**What you have to do**
Both the line containing "make_flat_cable()" and the line containing "obj.parent = empty" belong in the answer, along with every line between them; print exactly those.

----------------

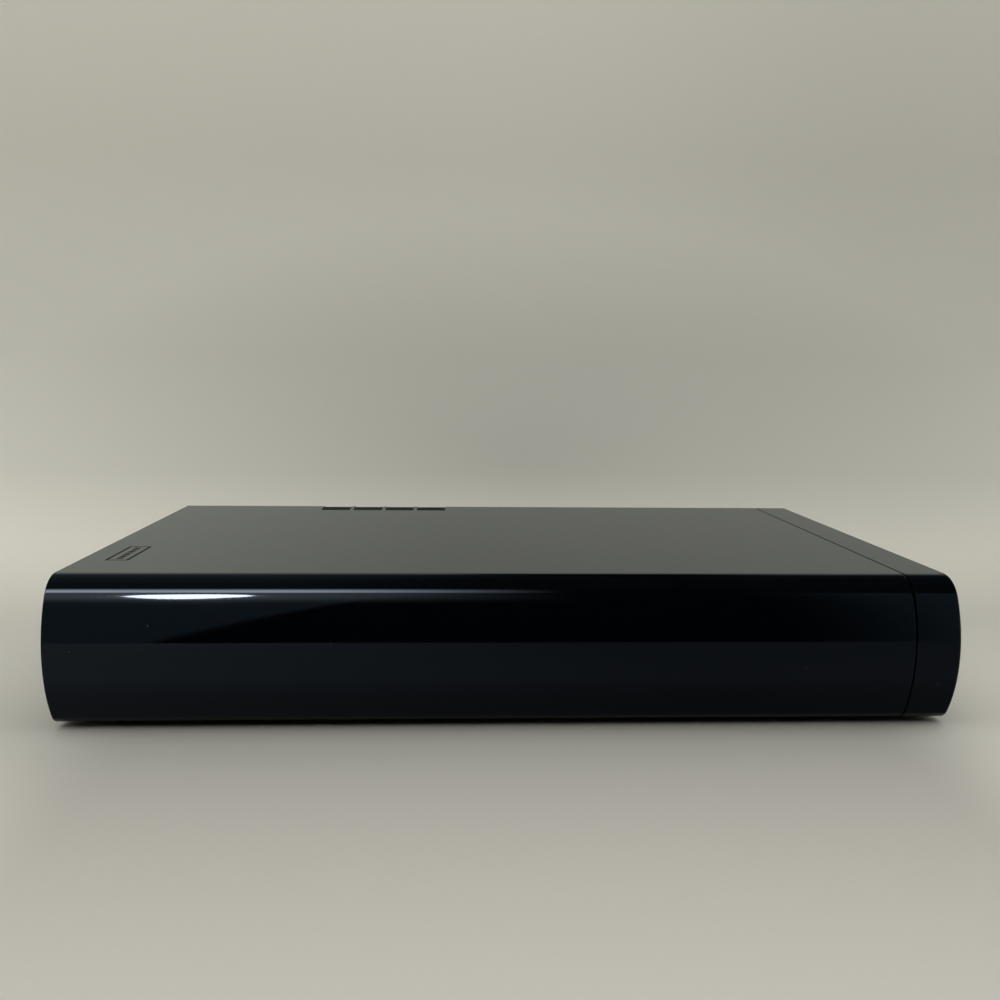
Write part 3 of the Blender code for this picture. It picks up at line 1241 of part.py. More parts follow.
def make_traverse_frame():
    low = (-FRAME_HALF, FRAME_FRONT, FRAME_Z)
    pivot = (0, PIVOT_Y, PIVOT_Z)
    shape = box(low, (FRAME_HALF, FRAME_BACK, FRAME_TOP))
    frame = piece("traverse_frame", shape, "sheet_steel", pivot)
    under = FRAME_Z - PAST
    over = FRAME_TOP + PAST
    low = (-WINDOW_HALF, FRONT_BLOCK, under)
    cut(frame, box(low, (WINDOW_HALF, BACK_BLOCK, over)))
    reach = SLED_MOTOR_RADIUS + GAP
    low = (LEAD_X - reach, SLED_MOTOR_FRONT - GAP, under)
    cut(frame, box(low, (LEAD_X + reach, SLED_MOTOR_BACK + GAP, over)))
    block_z = FRAME_TOP - SINK
    block_top = ROD_Z + ROD_RADIUS + BLOCK_CAP
    blocks = []
    for x in (-ROD_X, ROD_X):
        for y in (FRONT_BLOCK, BACK_BLOCK):
            high = (x + BLOCK_HALF, y + BLOCK_LENGTH, block_top)
            blocks.append(box((x - BLOCK_HALF, y, block_z), high))
    low = (LEAD_X - BLOCK_HALF, BACK_BLOCK, block_z)
    blocks.append(box(low, (LEAD_X + BLOCK_HALF, BACK_BLOCK + BLOCK_LENGTH, block_top)))
    join(frame, together(blocks))
    bore = ROD_RADIUS + RUNNING
    start = FRONT_BLOCK - PAST
    bores = [rod(1, (x, ROD_Z), bore, start, ROD_END + PAST) for x in (-ROD_X, ROD_X)]
    bores.append(rod(1, (LEAD_X, ROD_Z), bore, BACK_BLOCK - PAST, ROD_END + PAST))
    cut(frame, together(bores))
    tip = FRAME_HALF + EAR_SPACE + PIVOT_LENGTH
    join(frame, rod(0, (PIVOT_Y, PIVOT_Z), PIVOT_RADIUS, -tip, SINK - FRAME_HALF))
    join(frame, rod(0, (PIVOT_Y, PIVOT_Z), PIVOT_RADIUS, FRAME_HALF - SINK, tip))
    join(frame, rod(1, (0, PIVOT_Z), CAM_PIN_RADIUS, CAM_PIN_TIP, FRAME_FRONT + SINK))
    return frame


def make_spindle():
    centre = (0, SPINDLE_Y)
    shape = rod(2, centre, MOTOR_RADIUS, MOTOR_Z, MOTOR_TOP, ROUND_STEPS)
    motor = piece("spindle_motor", shape, "sheet_steel")
    spindle_end = PLATTER_Z - SPINDLE_LENGTH
    bore = SPINDLE_RADIUS + RUNNING
    cut(motor, rod(2, centre, bore, spindle_end - GAP, MOTOR_TOP + PAST))
    cone_top = DISC_UNDER + CONE_HEIGHT
    profile = [(0, spindle_end), (SPINDLE_RADIUS, spindle_end), (SPINDLE_RADIUS, PLATTER_Z)]
    profile += [(PLATTER_RADIUS, PLATTER_Z), (PLATTER_RADIUS, DISC_UNDER), (CONE_RADIUS, DISC_UNDER)]
    profile += [(CONE_TOP_RADIUS, cone_top), (0, cone_top)]
    origin = (0, SPINDLE_Y, PLATTER_Z)
    platter = piece("turntable", turned(profile, 2, centre), "matte_black", origin)
    return motor, platter


def make_sled():
    left = -ROD_X - SLED_SIDE
    right = LEAD_X + NUT_REACH
    origin = (0, SLED_Y, SLED_Z)
    shape = box((left, SLED_FRONT, SLED_Z), (right, SLED_BACK, SLED_TOP))
    sled = piece("laser_sled", shape, "matte_black", origin)
    join(sled, rod(2, (0, SLED_Y), LENS_RADIUS, SLED_TOP - SINK, DISC_UNDER - LENS_SPACE))
    bore = ROD_RADIUS + RUNNING
    bores = [
        rod(1, (x, ROD_Z), bore, SLED_FRONT - PAST, SLED_BACK + PAST) for x in (-ROD_X, ROD_X, LEAD_X)
    ]
    cut(sled, together(bores))
    shape = rod(1, (LEAD_X, ROD_Z), SLED_MOTOR_RADIUS, SLED_MOTOR_FRONT, SLED_MOTOR_BACK)
    motor = piece("sled_motor", shape, "sheet_steel")
    start = SLED_MOTOR_BACK - BORE_DEPTH
    cut(motor, rod(1, (LEAD_X, ROD_Z), bore, start, SLED_MOTOR_BACK + PAST))
    origin = (LEAD_X, SLED_MOTOR_BACK, ROD_Z)
    shape = rod(1, (LEAD_X, ROD_Z), ROD_RADIUS, start + GAP, ROD_END)
    screw = piece("lead_screw", shape, "bright_steel", origin)
    rods = []
    for name, x in (("guide_rod_left", -ROD_X), ("guide_rod_right", ROD_X)):
        rods.append(piece(name, rod(1, (x, ROD_Z), ROD_RADIUS, FRONT_BLOCK, ROD_END), "bright_steel"))
    return [sled, motor, screw, *rods]


def hang_from_pivot(pieces):
    """Parent the level pieces, and the helpers that shape them, to a pivot that lowers their front."""
    pivot = bpy.data.objects.new("traverse_pivot", None)
    pivot.location = (0, PIVOT_Y, PIVOT_Z)
    pivot.rotation_euler = (math.radians(LIFT_DEGREES), 0, 0)
    bpy.context.collection.objects.link(pivot)
    for thing in pieces:
        for part in (thing, *(step.object for step in thing.modifiers)):
            part.parent = pivot
            part.location = part.location - pivot.location


def make_cam_slider():
    low_z = PIVOT_Z - CAM_RISE
    slot = CAM_PIN_RADIUS + GAP
    left = -CAM_TRAVEL - CAM_END
    low = (left, CAM_FRONT, low_z - slot - CAM_MARGIN)
    high = (CAM_END, CAM_BACK, PIVOT_Z + slot + CAM_MARGIN)
    cam = piece("cam_slider", box(low, high), "white_plastic", (0, CAM_MIDDLE, PIVOT_Z))
    foot_z = FLOOR_TOP + GAP
    low = (left + SINK, CAM_FRONT - CAM_FOOT_DEPTH, foot_z)
    join(cam, box(low, (CAM_END - SINK, CAM_FRONT + SINK, foot_z + CAM_FOOT_THICKNESS)))
    outline = capsule((-CAM_TRAVEL, PIVOT_Z), slot, (0, low_z), slot)
    cut_front = CAM_FRONT - CAM_FOOT_DEPTH - PAST
    cut(cam, prism(outline, 1, cut_front, CAM_BACK + PAST))


def make_loader():
    roller_end = (ROLLER_Y, ROLLER_Z)
    pivot = (ARM_Y, ARM_Z)
    tail = (ARM_Y + ARM_TAIL, ARM_Z)
    outline = capsule(roller_end, ARM_RADIUS, tail, ARM_RADIUS)
    low = (-ARM_INNER - SINK, tail[0] - ARM_BAR / 2, ARM_Z - ARM_BAR / 2)
    high = (ARM_INNER + SINK, tail[0] + ARM_BAR / 2, ARM_Z + ARM_BAR / 2)
    arm = piece("roller_arm", box(low, high), "sheet_steel", (0, ARM_Y, ARM_Z))
    tip = TUNNEL_HALF + CHASSIS_WALL - GAP
    bore = ROLLER_SHAFT_RADIUS + RUNNING
    for side in (-1, 1):
        near, far = sorted((side * ARM_INNER, side * ARM_OUTER))
        join(arm, prism(outline, 0, near, far))
        near, far = sorted((side * (ARM_OUTER - SINK), side * tip))
        join(arm, rod(0, pivot, ARM_PIN_RADIUS, near, far))
        near, far = sorted((side * (ARM_INNER - PAST), side * (ARM_OUTER + PAST)))
        cut(arm, rod(0, roller_end, bore, near, far))

    shaft = ROLLER_SHAFT_RADIUS
    end = ARM_OUTER + SINK
    profile = [(0, -end), (shaft, -end), (shaft, PULLEY_LEFT), (PULLEY_RADIUS, PULLEY_LEFT)]
    profile += [(PULLEY_RADIUS, PULLEY_RIGHT), (shaft, PULLEY_RIGHT), (shaft, -ROLLER_HALF)]
    profile += [(ROLLER_RADIUS, -ROLLER_HALF), (ROLLER_RADIUS, ROLLER_HALF), (shaft, ROLLER_HALF)]
    profile += [(shaft, end), (0, end)]
    piece("load_roller", turned(profile, 0, roller_end, SMALL_STEPS), "rubber", (0, *roller_end))

    shape = rod(0, pivot, LOAD_MOTOR_RADIUS, LOAD_MOTOR_LEFT, LOAD_MOTOR_RIGHT, ROUND_STEPS)
    motor = piece("load_motor", shape, "sheet_steel")
    bore_end = LOAD_MOTOR_LEFT + LOAD_BORE
    bore = LOAD_SHAFT_RADIUS + RUNNING
    cut(motor, rod(0, pivot, bore, LOAD_MOTOR_LEFT - PAST, bore_end))
    profile = [(0, PULLEY_LEFT), (MOTOR_PULLEY_RADIUS, PULLEY_LEFT), (MOTOR_PULLEY_RADIUS, PULLEY_RIGHT)]
    profile += [(LOAD_SHAFT_RADIUS, PULLEY_RIGHT), (LOAD_SHAFT_RADIUS, bore_end - GAP), (0, bore_end - GAP)]
    piece("motor_pulley", turned(profile, 0, pivot, SMALL_STEPS), "brass", (PULLEY_LEFT, *pivot))

    inner = (pivot, MOTOR_PULLEY_RADIUS + GAP, roller_end, PULLEY_RADIUS + GAP)
    thick = BELT_THICKNESS
    outer = (pivot, inner[1] + thick, roller_end, inner[3] + thick)
    left = PULLEY_LEFT + BELT_MARGIN
    right = PULLEY_RIGHT - BELT_MARGIN
    belt = piece("drive_belt", prism(capsule(*outer), 0, left, right), "rubber", (0, ARM_Y, ARM_Z))
    cut(belt, prism(capsule(*inner), 0, left - PAST, right + PAST))


def main():
    clear_scene()
    make_top_case()
    make_case_screws()
    make_side_grille()
    make_base_pan()
    make_feet()
    make_battery()
    make_front_bezel()
    make_port_flap()
    make_port_bay()
    make_buttons()
    make_power_light()
    make_slot_felt()
    make_front_board()
    make_front_ports()
    make_rear_ports()
    make_rear_panel()
    make_boards()
    make_shield()
    make_wireless_board()
    make_flat_cable()
    make_heat_sink()
    make_blower()
    make_drive_chassis()
    make_drive_cover()
    make_dampers()
    hang_from_pivot([make_traverse_frame(), *make_spindle(), *make_sled()])
    make_cam_slider()
    make_loader()


main()
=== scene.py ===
"""The looks of a slot-loading disc console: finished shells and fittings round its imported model.

The front faces -Y, +X is on the right of someone who looks at the front, and +Z is up. The sizes in
the first blocks are the console's own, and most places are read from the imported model.
"""

import math

import bmesh
import bpy
from mathutils import Matrix, Vector


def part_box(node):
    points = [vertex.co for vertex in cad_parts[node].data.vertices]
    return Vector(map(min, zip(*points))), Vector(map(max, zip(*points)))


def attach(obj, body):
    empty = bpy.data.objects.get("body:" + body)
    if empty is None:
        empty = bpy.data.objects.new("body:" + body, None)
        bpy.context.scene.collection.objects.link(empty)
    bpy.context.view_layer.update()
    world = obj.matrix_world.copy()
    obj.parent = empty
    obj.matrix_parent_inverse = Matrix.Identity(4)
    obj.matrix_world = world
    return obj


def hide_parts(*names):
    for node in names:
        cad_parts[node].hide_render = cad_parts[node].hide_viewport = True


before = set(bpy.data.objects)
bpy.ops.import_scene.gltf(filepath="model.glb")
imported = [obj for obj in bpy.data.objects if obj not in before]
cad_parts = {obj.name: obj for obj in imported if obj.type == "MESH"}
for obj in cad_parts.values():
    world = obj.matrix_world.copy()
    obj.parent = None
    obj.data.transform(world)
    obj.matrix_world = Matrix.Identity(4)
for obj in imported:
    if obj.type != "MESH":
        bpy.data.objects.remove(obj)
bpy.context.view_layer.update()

MM = 0.001

# PAST is how far a cutter runs past what it cuts, and SINK how far a joined shape reaches in. GAP
# is the play between two pieces. CLOSE tells two places apart.
PAST = 2 * MM
SINK = 0.4 * MM
GAP = 0.3 * MM
CLOSE = 0.02 * MM

# Steps in round shapes, and then in bevelled edges
SIDE_STEPS = 48
CORNER_STEPS = 16
ROUND_STEPS = 64
SMALL_STEPS = 32
TURN_STEPS = 6
LIP_STEPS = 4
FRONT_STEPS = 8
BLOCK_STEPS = 5
EDGE_STEPS = 3
RIM_STEPS = 2
SMOOTH_DEGREES = 32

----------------

**Output for this task**
    make_flat_cable()
    make_heat_sink()
    make_blower()
    make_drive_chassis()
    make_drive_cover()
    make_dampers()
    hang_from_pivot([make_traverse_frame(), *make_spindle(), *make_sled()])
    make_cam_slider()
    make_loader()


main()
=== scene.py ===
"""The looks of a slot-loading disc console: finished shells and fittings round its imported model.

The front faces -Y, +X is on the right of someone who looks at the front, and +Z is up. The sizes in
the first blocks are the console's own, and most places are read from the imported model.
"""

import math

import bmesh
import bpy
from mathutils import Matrix, Vector


def part_box(node):
    points = [vertex.co for vertex in cad_parts[node].data.vertices]
    return Vector(map(min, zip(*points))), Vector(map(max, zip(*points)))


def attach(obj, body):
    empty = bpy.data.objects.get("body:" + body)
    if empty is None:
        empty = bpy.data.objects.new("body:" + body, None)
        bpy.context.scene.collection.objects.link(empty)
    bpy.context.view_layer.update()
    world = obj.matrix_world.copy()
    obj.parent = empty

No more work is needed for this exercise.